I believe these partnerships in salmon recovery will succeed. And if we succeed in Washington, we can help lead the way for watershed-based solutions to natural resource and environmental problems around the country.
As a state government we are committed to the success of salmon recovery. I mentioned the $43 million in funding for salmon recovery projects. I have also recommended $8 million in grant funding for water infrastructure projects and $11 million in watershed planning and implementation. This investment should also benefit salmon. These are tough economic times, but we need to make these investments in our future.
We have the partnership needed for effective salmon recovery. We’re making a significant investment. But we need more. We’ve talked about sharing strategy and involving communities. It’s important that we lead this effort in ways that help the cause. Accordingly, I propose four strategies in salmon recovery.
Strategy #1: Let’s take the lead in planning, and act as soon as possible. Let’s get as many fish recovery plans to NOAA fisheries as we can. We have seven major salmon regions that will produce plans according to the state strategy.
Let’s show the public and the appropriators of salmon funds that we’re prepared to implement specific measures that will bring real benefits. It’s critical that we pick-up the pace in drafting recovery plans so we can move to implementation – habitat restoration projects on the ground. Lost activities jeopardize support for funding.
Strategy #2: Let’s strengthen our working relationships with the top regional officials at NOAA fisheries and the U.S. Fish and Wildlife Service. These relationships are the key to implementing our plans effectively. These agencies have agreed to designate to a top official to work with us at the state level. They’ve agreed to designate a point person to work with each regional effort. Let’s take the initiative in making these relationships work for salmon recovery in our state.
Strategy #3: Let’s streamline regulatory processes. We must never compromise environmental protection. But we can focus on being more efficient in such things as issuing permits. We’ve had great success in improving the Department of Ecology’s ability to work with businesses more efficiently.

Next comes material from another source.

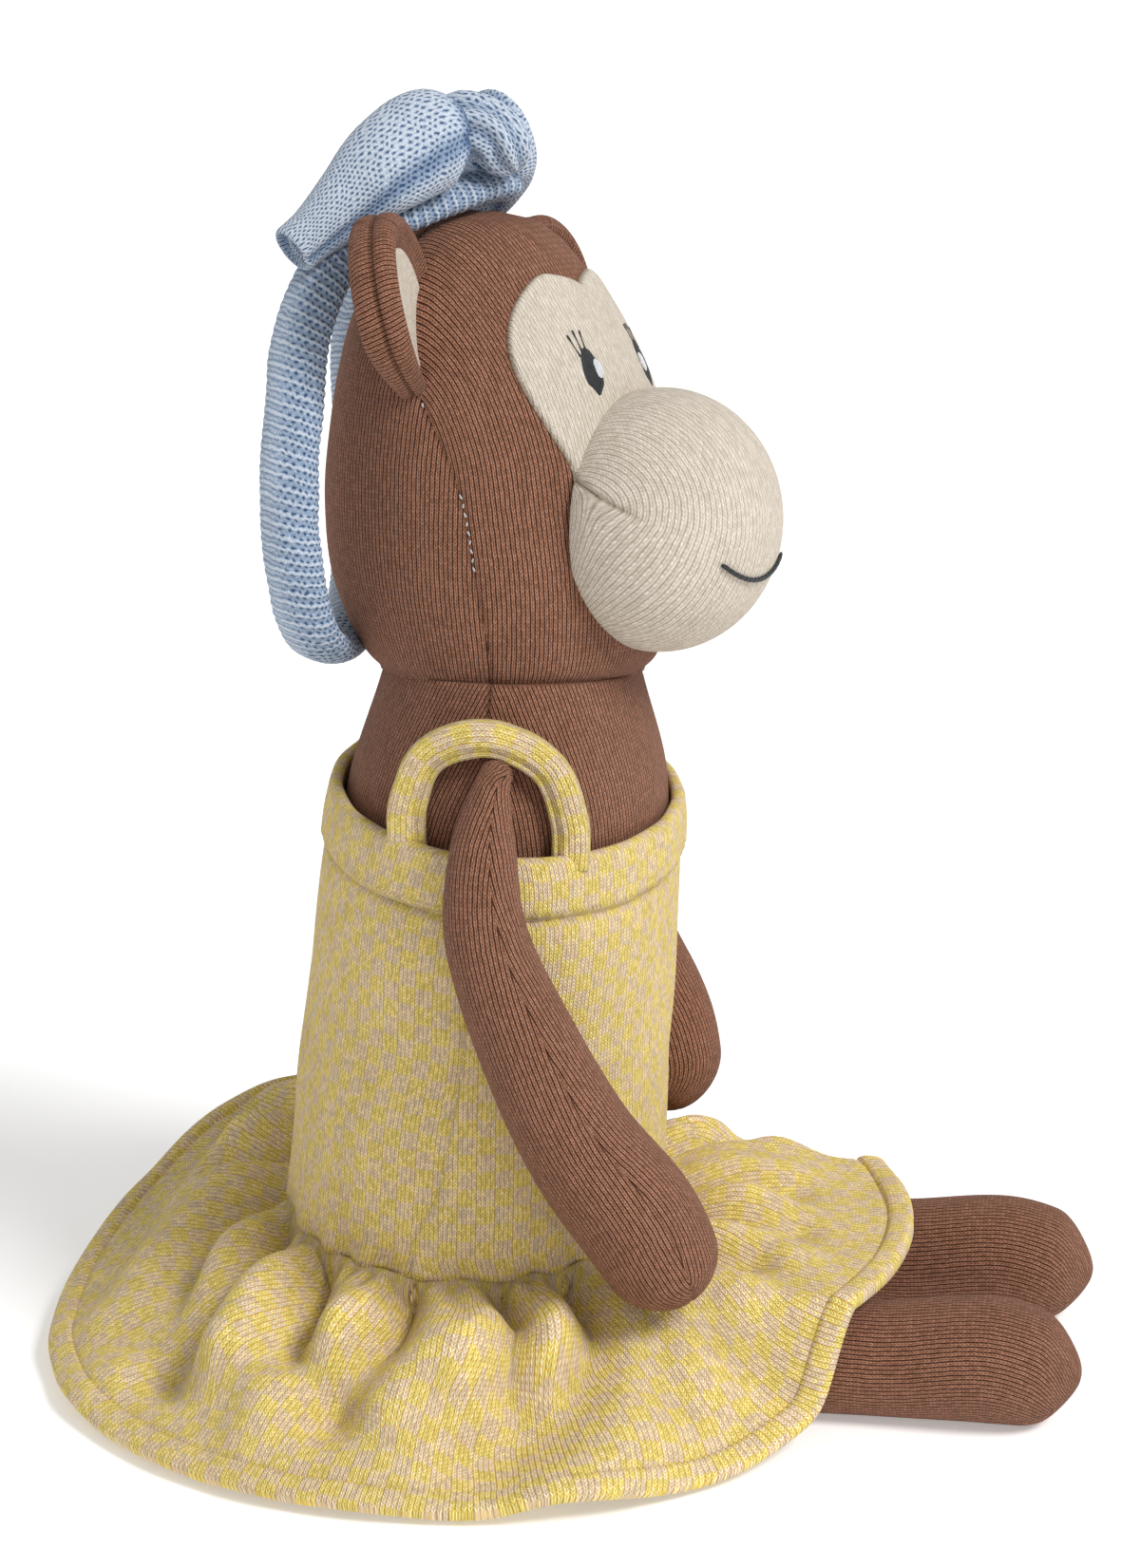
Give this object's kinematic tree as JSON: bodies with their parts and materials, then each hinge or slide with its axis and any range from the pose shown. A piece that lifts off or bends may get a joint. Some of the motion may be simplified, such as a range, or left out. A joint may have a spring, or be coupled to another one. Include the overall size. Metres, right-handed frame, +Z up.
{
  "type": "knitted monkey doll",
  "caption": "Seated knitted monkey doll with long arms, a cream muzzle, a strapped dress with a gathered skirt and a knotted headband.",
  "frame": {"origin": "on the floor under the middle of the seat", "axes": "+Z up, the doll faces -Y, its left side is +X"},
  "size_m": [0.2338, 0.2801, 0.3415],
  "materials": {
    "brown_knit": "matte fine stockinette knit",
    "cream_knit": "matte fine stockinette knit",
    "checked_knit": "matte checked jacquard knit",
    "blue_knit": "matte moss-stitch knit",
    "dark_thread": "embroidery thread",
    "light_thread": "embroidery thread"
  },
  "bodies": {
    "torso": {"torso": "brown_knit", "dress_bodice": "checked_knit", "dress_neck_hem": "checked_knit", "dress_skirt": "checked_knit", "dress_skirt_hem": "checked_knit", "right_strap": "checked_knit", "left_strap": "checked_knit"},
    "head": {"head": "brown_knit", "face_patch": "cream_knit", "muzzle": "cream_knit", "smile": "dark_thread", "right_eye": "dark_thread", "right_eye_highlight": "light_thread", "left_eye": "dark_thread", "left_eye_highlight": "light_thread", "right_ear": "brown_knit", "right_ear_lining": "cream_knit", "left_ear": "brown_knit", "left_ear_lining": "cream_knit"},
    "headband": {"headband": "blue_knit", "bow_knot": "blue_knit", "bow_right_wing": "blue_knit", "bow_left_wing": "blue_knit"},
    "right_arm": {"right_arm": "brown_knit"},
    "left_arm": {"left_arm": "brown_knit"},
    "right_leg": {"right_leg": "brown_knit"},
    "left_leg": {"left_leg": "brown_knit"}
  },
  "joints": [
    {"name": "head_turn", "type": "hinge", "parent": "torso", "child": "head", "pos_m": [0, -0.01, 0.1925], "axis": [0.1736, 0, 0.9848], "range_deg": [-30, 30]},
    {"name": "headband_pull", "type": "slide", "parent": "head", "child": "headband", "axis": [0, 0.8, 0.6], "range_m": [0, 0.1]},
    {"name": "right_shoulder", "type": "hinge", "parent": "torso", "child": "right_arm", "pos_m": [-0.048, -0.013, 0.179], "axis": [-1, 0, 0], "range_deg": [0, 140]},
    {"name": "left_shoulder", "type": "hinge", "parent": "torso", "child": "left_arm", "pos_m": [0.048, -0.013, 0.179], "axis": [-1, 0, 0], "range_deg": [0, 140]},
    {"name": "right_hip", "type": "hinge", "parent": "torso", "child": "right_leg", "pos_m": [-0.033, -0.046, 0.015], "axis": [1, 0, 0], "range_deg": [0, 90]},
    {"name": "left_hip", "type": "hinge", "parent": "torso", "child": "left_leg", "pos_m": [0.033, -0.046, 0.015], "axis": [1, 0, 0], "range_deg": [0, 90]}
  ]
}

I think we can duplicate that success at the Department of Fish and Wildlife. Let’s focus on improving customer service, establishing clear standards, and providing education and technical assistance to the regulated community. To support these efforts, my budget proposal includes $300,000 to implement the recommendations of Department of Fish and Wildlife’s HPA Taskforce.
These recommendations include additional training for department staff, development of additional programmatic permits and enhancement of post-project monitoring. The resources we save through improved efficiency can be put to better use.
Strategy #4: Let’s integrate watershed-based efforts. Water quantity, water quality, fish and wildlife habitat issues are all interconnected. The true spirit and purpose of a watershed-based approach is to find ways to integrate all of these interests together. We are just beginning to explore such an integrated approach, working with the Legislature and the Salmon Funding Recovery Board.
By taking the lead in planning, strengthening working relationships, streamlining regulatory processes, and integrating watershed-based efforts, we will clear the way for communities to make better and faster progress in salmon recovery.
Your continued leadership and dedication are essential to success each of you is a leader in this effort. This is an impressive and committed partnership. We believe in our cause, and we know that extinction is not an option. We must succeed in wild salmon recovery, and we will. I am confidant that, working together, we will lead our state to a brighter, sustainable future, a future that includes abundant and healthy wild salmon populations.